By Ryan Keating-Lambert
★★☆☆☆
Captain Marvel serves more as an Avengers prequel than a stand-alone origin story for Marvel’s overdue female superhero. Despite the fun and the ’90s goodness, we’re left wondering who Carol Danvers really is and if we even care.
Directed by Ryan Fleck and Anna Boden – Marvel’s first female director, Captain Marvel sees Kree warrior and superhero Carol Danvers (Brie Larson) and her fellow warriors, including a yellow-eyed Jude Law, caught in a war between two alien races.
As Danvers tracks the interstellar conflict to Earth, she teams up with a much younger and surprisingly OK looking Nick Fury (Samuel L. Jackson), who actually has a sense of humour this time round.
Although the hero manages to scout out bits and pieces of her past life on Earth through broken memories and alien tech, as well as unveil a bunch of dirty secrets about the supposed ‘war’ thanks to Annette Bening’s ‘Mar-Vell’, her character barely ever scrapes the surface emotionally.
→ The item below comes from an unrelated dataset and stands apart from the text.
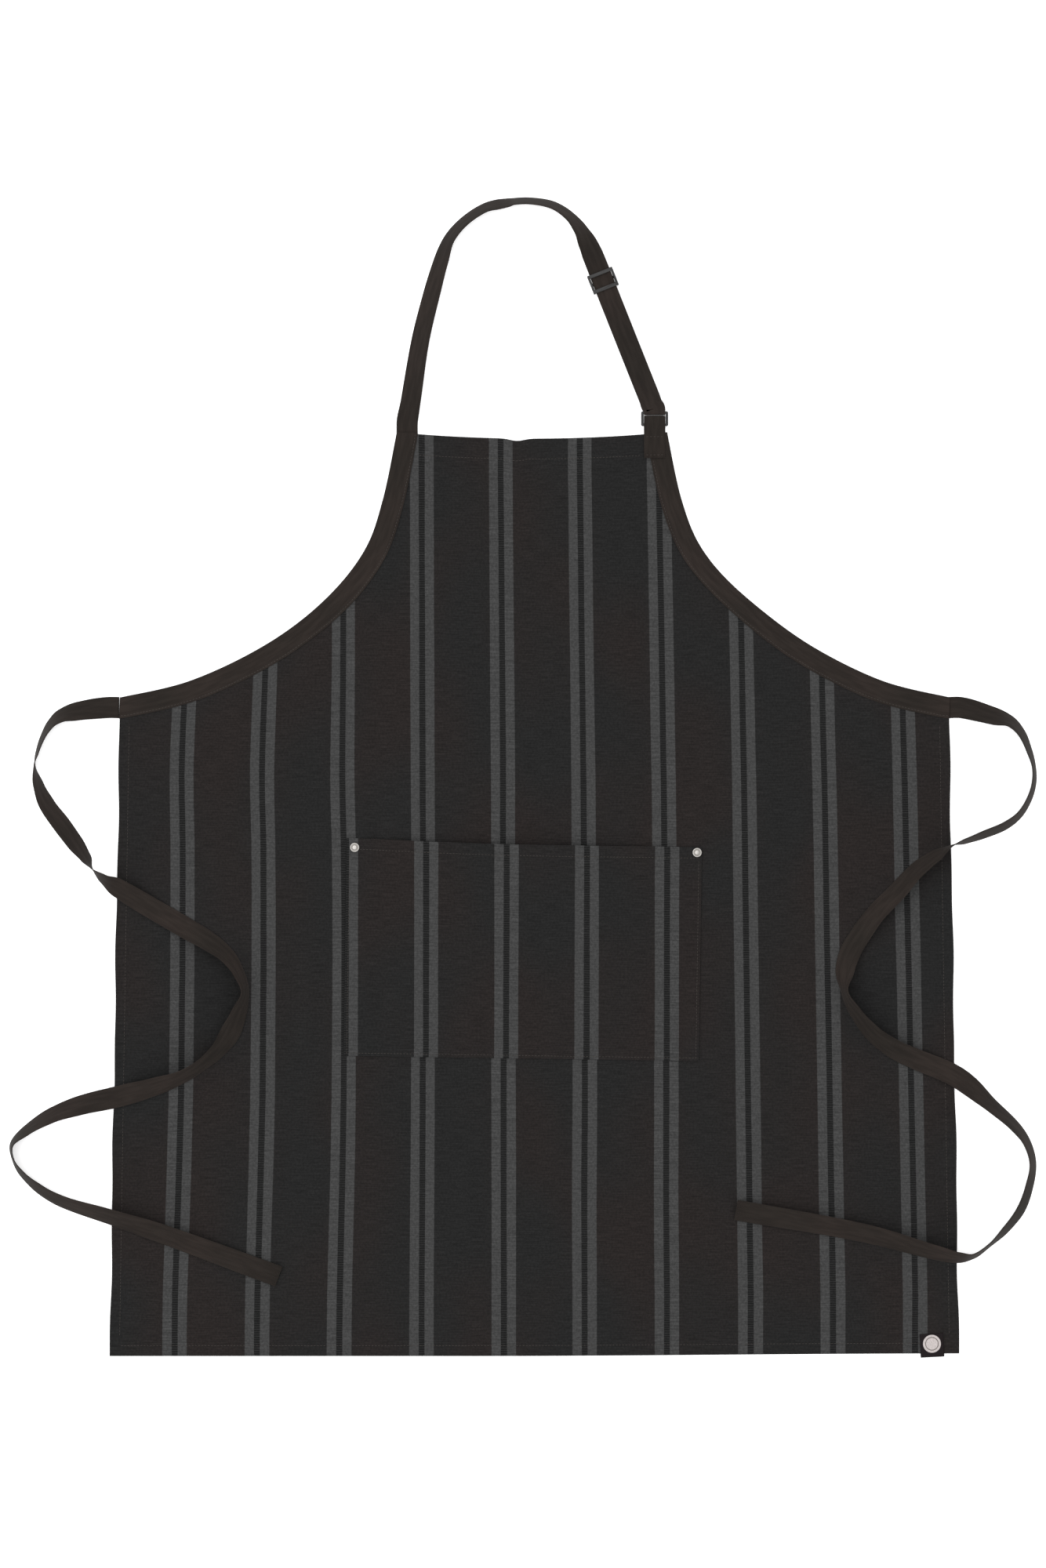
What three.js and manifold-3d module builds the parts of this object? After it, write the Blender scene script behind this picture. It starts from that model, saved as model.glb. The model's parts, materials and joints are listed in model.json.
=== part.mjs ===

There’s a hint of a heroic feminist fable, but Larson doesn’t seem to have much to work with, especially when I compare it to the incredible Wonder Woman. The whole film I was waiting for something on par with that WWI ‘No Man’s Land’ sequence, but it never came.
Larson goes from scene to scene with what appears to be the same wooden and disenchanted look on her face, and rarely gives way to anything else. There is the occasional chuckle, but Jackson and the brilliant Ben Mendelsohn, who plays shape-shifting alien ‘Talos’, steal the show. Whatever movie they were in, I wanted to be there.
There are plenty of MCU Easter eggs to please even the most hardcore of fans, but towards the final act, it feels like there’s too much. I’m not really interested in how ‘The Avengers’ got their name.
For once, could we have a franchise prequel film that doesn’t feel the need to explain absolutely EVERYTHING? The Stan Lee cameo was wonderful though – a poignant and much appreciated nod, and I loved that he was reading Mallrats.
From Blockbuster to No Doubt, the film is deep fried in ’90s and I was definitely into it. My only criticism of that is how she could sport a Nine Inch Nails t-shirt and there not be a single track in the film. Trent said ‘no’, I guess.
Captain Marvel feels rushed, like we needed a quick little reminder that there’s another Avengers film coming in a couple of months, rather than a standalone female superhero film to inspire young women.
Even the CGI seems kind of cheap? 90% of the film she looks like a dodgy gas stove in desperate need of repair… but the cat is cute.